Objectively valuing your business is an arduous task for any entrepreneur. Whereas valuators see a functioning business, you see a brainchild that had you awake for sleepless nights years-on-end to get to this point. Valuations are a tricky feature of business, and an ability to understand valuations can be the difference between rapid success and going on in a stasis.
The importance of valuing your company (objectively)
The objective of building your own business is to make significant material changes in the development your wealth-basket. The nuts and bolts are that even though dividends and other annuity income (eg: salaries) keep you going, the best (and most profitable way) of making a return on your business is through selling your company to a high bidder aka exiting.

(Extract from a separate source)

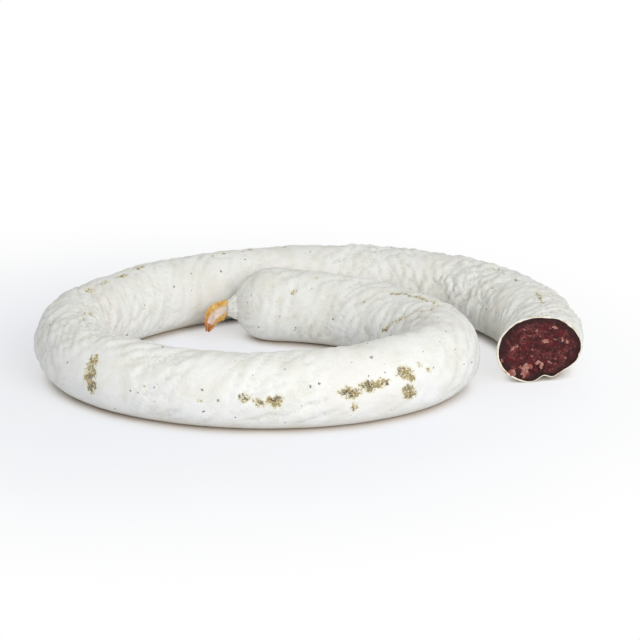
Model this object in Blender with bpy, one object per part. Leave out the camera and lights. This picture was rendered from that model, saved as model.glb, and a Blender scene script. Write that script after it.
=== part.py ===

Exits is are hinged on the valuation the sellers and the potential bidders can settle on. Whereas perceived value and goodwill play a strong role in the eyes of the entrepreneur, those intangibles must match the financials presented to provide a conclusive, slam-dunk story which can see you gain full realizable value for your hard work.
Discounted Cash Flows:
This method is used to estimate the value of an investment by presenting a net present value (“NPV”) of expected future cash flows using a discount rate (“R”). NPV is the investment amount drawdown, which is invested, R is the rate of return / interest rate expected during the investment lifetime. DCF is calculated as below:
|(CF/(1+R)^1) + (CF/(1+R)^2) …|
|Type of company:||Cash-landen / cash-generating business|
|Pros:||Close to actual intrinsic value of proposed business|
|Cons:||Great sensitivity to discount rate assumptions|
Net Asset Value:
This method calculates the total value of a business’ asset minus the total value of a business’ liabilities. NAV is calculated as below:
|Assets – Liabilities|
|Type of company:||Asset-landen company / large capital expenditure reliant business|
|Pros:||Adjustments can favour the asset holder|
|Cons:||Does not consider future earnings growth potential|
This method reflects risk attached to future earnings growth potential by using a company’s earnings before interest, depreciation and amortisation (known as Free Cash Flow) to assumes the enterprise value of the business. Earning multiples are calculated as below:
Multiple of 4
(Net income + Interest Expense + Tax + Depreciation + Amortisation) * 4x
|Type of company:||Company with high current and future earnings potential|
|Pros:||Adjustment of multiple can increase valuation dramatically|
|Cons:||Multiple is a discretionary value needed to be agreed by seller and buyer|
Whether it’s for that sweet early retirement package in the Bahamas, or needing to raise additional funding, inevitably you will need to assign a value your business. The more knowledge you have on the various valuation methods, the more ammunition you have to accrue greater value for your sleepless nights.